Set problem >> Write out the whole listing, matching it exactly.

• • • • • • •

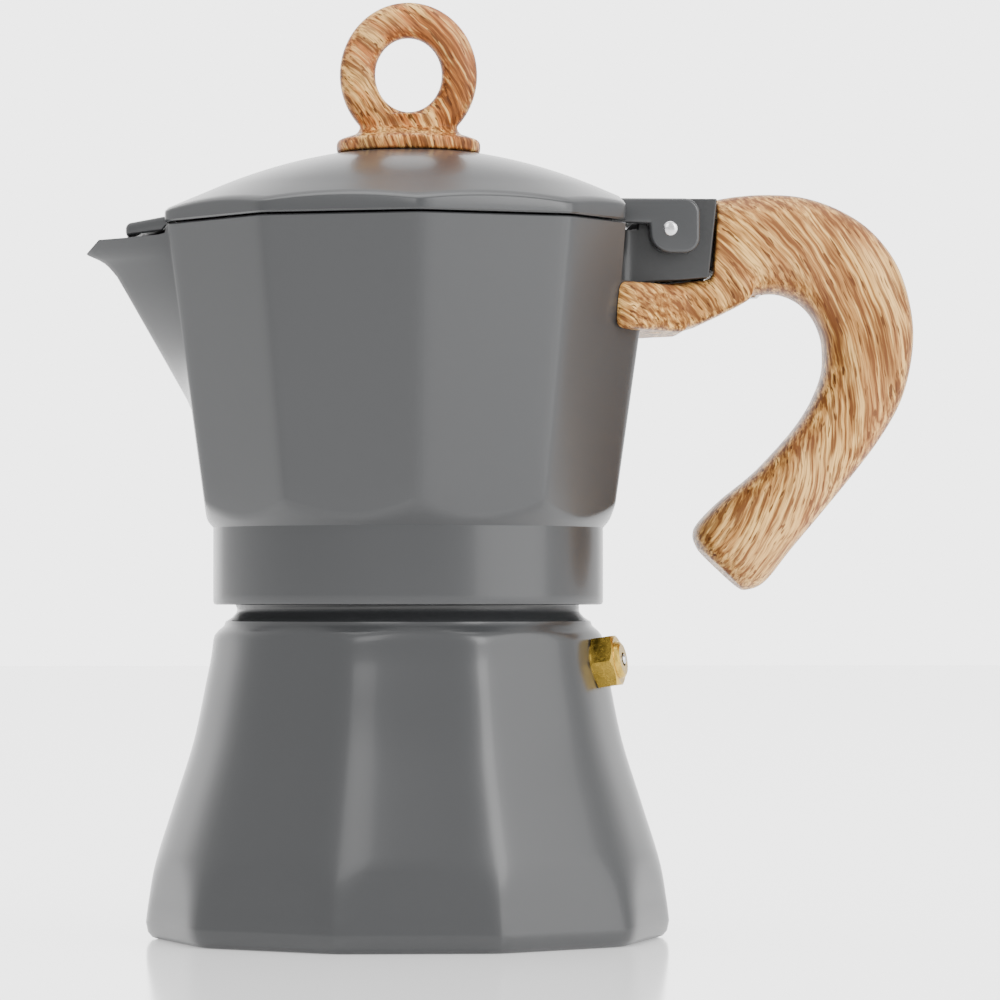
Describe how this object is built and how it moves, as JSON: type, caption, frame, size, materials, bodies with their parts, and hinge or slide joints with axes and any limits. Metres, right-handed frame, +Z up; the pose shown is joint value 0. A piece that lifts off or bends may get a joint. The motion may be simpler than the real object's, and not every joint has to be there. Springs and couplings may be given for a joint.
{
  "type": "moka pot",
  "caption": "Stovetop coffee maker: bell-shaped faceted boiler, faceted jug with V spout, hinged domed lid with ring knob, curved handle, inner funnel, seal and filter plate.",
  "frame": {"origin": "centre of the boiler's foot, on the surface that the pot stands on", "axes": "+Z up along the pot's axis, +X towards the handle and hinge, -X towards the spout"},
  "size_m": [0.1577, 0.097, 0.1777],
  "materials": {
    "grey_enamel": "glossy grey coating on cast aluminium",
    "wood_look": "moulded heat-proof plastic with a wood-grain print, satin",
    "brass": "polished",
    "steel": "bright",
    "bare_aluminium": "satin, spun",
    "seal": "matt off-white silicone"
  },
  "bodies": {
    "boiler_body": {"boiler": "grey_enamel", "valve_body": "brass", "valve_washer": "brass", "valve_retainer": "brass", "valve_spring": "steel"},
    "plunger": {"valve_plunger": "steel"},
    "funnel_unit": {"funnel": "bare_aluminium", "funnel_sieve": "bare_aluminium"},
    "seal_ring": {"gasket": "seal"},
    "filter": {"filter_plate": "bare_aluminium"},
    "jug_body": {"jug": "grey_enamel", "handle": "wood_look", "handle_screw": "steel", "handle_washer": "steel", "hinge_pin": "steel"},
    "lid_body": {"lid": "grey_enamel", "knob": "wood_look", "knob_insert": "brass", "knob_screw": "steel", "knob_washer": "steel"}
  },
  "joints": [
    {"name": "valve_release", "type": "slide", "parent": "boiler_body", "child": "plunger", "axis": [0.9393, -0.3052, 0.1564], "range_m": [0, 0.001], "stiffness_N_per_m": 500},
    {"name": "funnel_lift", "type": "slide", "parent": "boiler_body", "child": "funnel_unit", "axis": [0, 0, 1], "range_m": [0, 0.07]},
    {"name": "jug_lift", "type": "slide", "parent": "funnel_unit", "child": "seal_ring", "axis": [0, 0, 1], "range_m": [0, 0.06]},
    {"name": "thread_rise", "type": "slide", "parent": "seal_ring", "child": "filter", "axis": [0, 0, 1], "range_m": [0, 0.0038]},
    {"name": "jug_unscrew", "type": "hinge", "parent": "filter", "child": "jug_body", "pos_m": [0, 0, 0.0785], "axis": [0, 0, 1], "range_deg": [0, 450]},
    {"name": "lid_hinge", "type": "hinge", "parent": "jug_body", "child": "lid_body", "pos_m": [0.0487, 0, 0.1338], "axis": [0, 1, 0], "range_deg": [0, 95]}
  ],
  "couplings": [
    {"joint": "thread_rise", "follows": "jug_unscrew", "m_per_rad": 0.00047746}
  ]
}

• • • • • • •

Written response >>
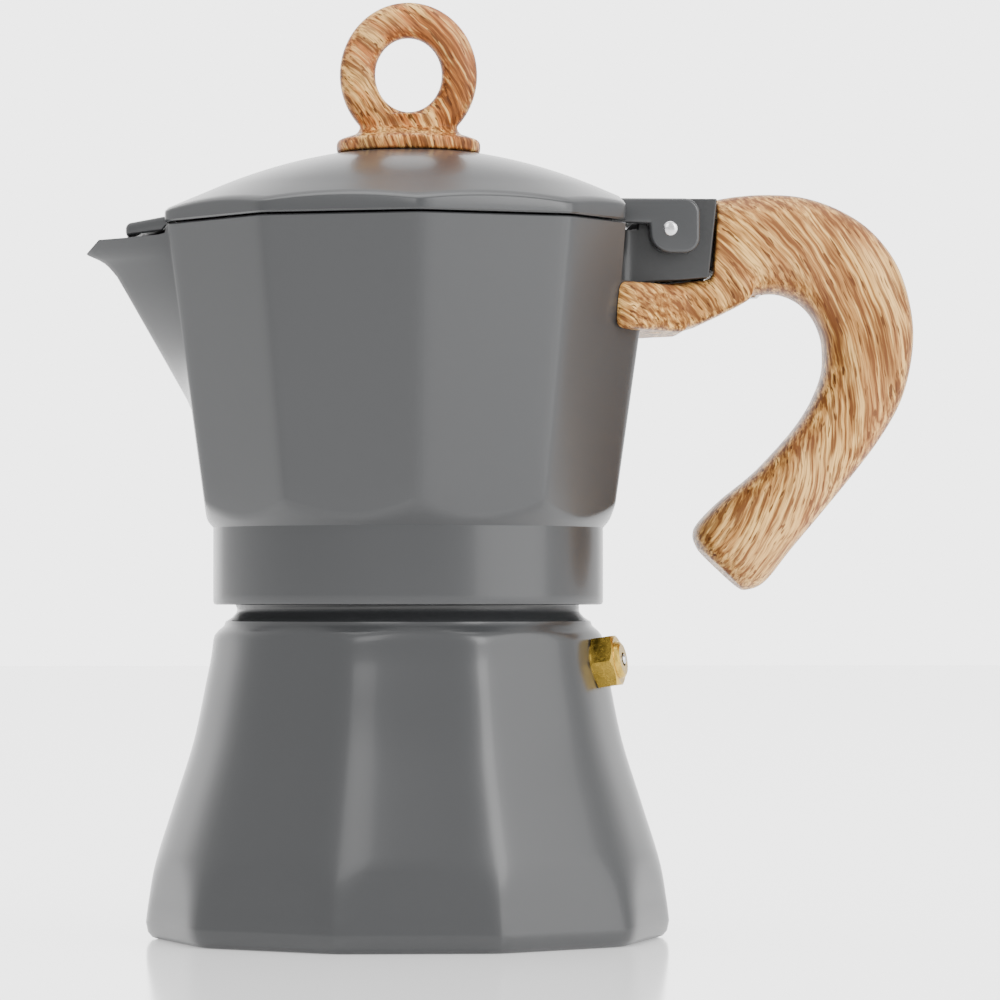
Describe how this object is built and how it moves, as JSON: type, caption, frame, size, materials, bodies with their parts, and hinge or slide joints with axes and any limits. Metres, right-handed frame, +Z up; the pose shown is joint value 0. A piece that lifts off or bends may get a joint. The motion may be simpler than the real object's, and not every joint has to be there. Springs and couplings may be given for a joint.
{
  "type": "moka pot",
  "caption": "Stovetop coffee maker: bell-shaped faceted boiler, faceted jug with V spout, hinged domed lid with ring knob, curved handle, inner funnel, seal and filter plate.",
  "frame": {"origin": "centre of the boiler's foot, on the surface that the pot stands on", "axes": "+Z up along the pot's axis, +X towards the handle and hinge, -X towards the spout"},
  "size_m": [0.1577, 0.097, 0.1777],
  "materials": {
    "grey_enamel": "glossy grey coating on cast aluminium",
    "wood_look": "moulded heat-proof plastic with a wood-grain print, satin",
    "brass": "polished",
    "steel": "bright",
    "bare_aluminium": "satin, spun",
    "seal": "matt off-white silicone"
  },
  "bodies": {
    "boiler_body": {"boiler": "grey_enamel", "valve_body": "brass", "valve_washer": "brass", "valve_retainer": "brass", "valve_spring": "steel"},
    "plunger": {"valve_plunger": "steel"},
    "funnel_unit": {"funnel": "bare_aluminium", "funnel_sieve": "bare_aluminium"},
    "seal_ring": {"gasket": "seal"},
    "filter": {"filter_plate": "bare_aluminium"},
    "jug_body": {"jug": "grey_enamel", "handle": "wood_look", "handle_screw": "steel", "handle_washer": "steel", "hinge_pin": "steel"},
    "lid_body": {"lid": "grey_enamel", "knob": "wood_look", "knob_insert": "brass", "knob_screw": "steel", "knob_washer": "steel"}
  },
  "joints": [
    {"name": "valve_release", "type": "slide", "parent": "boiler_body", "child": "plunger", "axis": [0.9393, -0.3052, 0.1564], "range_m": [0, 0.001], "stiffness_N_per_m": 500},
    {"name": "funnel_lift", "type": "slide", "parent": "boiler_body", "child": "funnel_unit", "axis": [0, 0, 1], "range_m": [0, 0.07]},
    {"name": "jug_lift", "type": "slide", "parent": "funnel_unit", "child": "seal_ring", "axis": [0, 0, 1], "range_m": [0, 0.06]},
    {"name": "thread_rise", "type": "slide", "parent": "seal_ring", "child": "filter", "axis": [0, 0, 1], "range_m": [0, 0.0038]},
    {"name": "jug_unscrew", "type": "hinge", "parent": "filter", "child": "jug_body", "pos_m": [0, 0, 0.0785], "axis": [0, 0, 1], "range_deg": [0, 450]},
    {"name": "lid_hinge", "type": "hinge", "parent": "jug_body", "child": "lid_body", "pos_m": [0.0487, 0, 0.1338], "axis": [0, 1, 0], "range_deg": [0, 95]}
  ],
  "couplings": [
    {"joint": "thread_rise", "follows": "jug_unscrew", "m_per_rad": 0.00047746}
  ]
}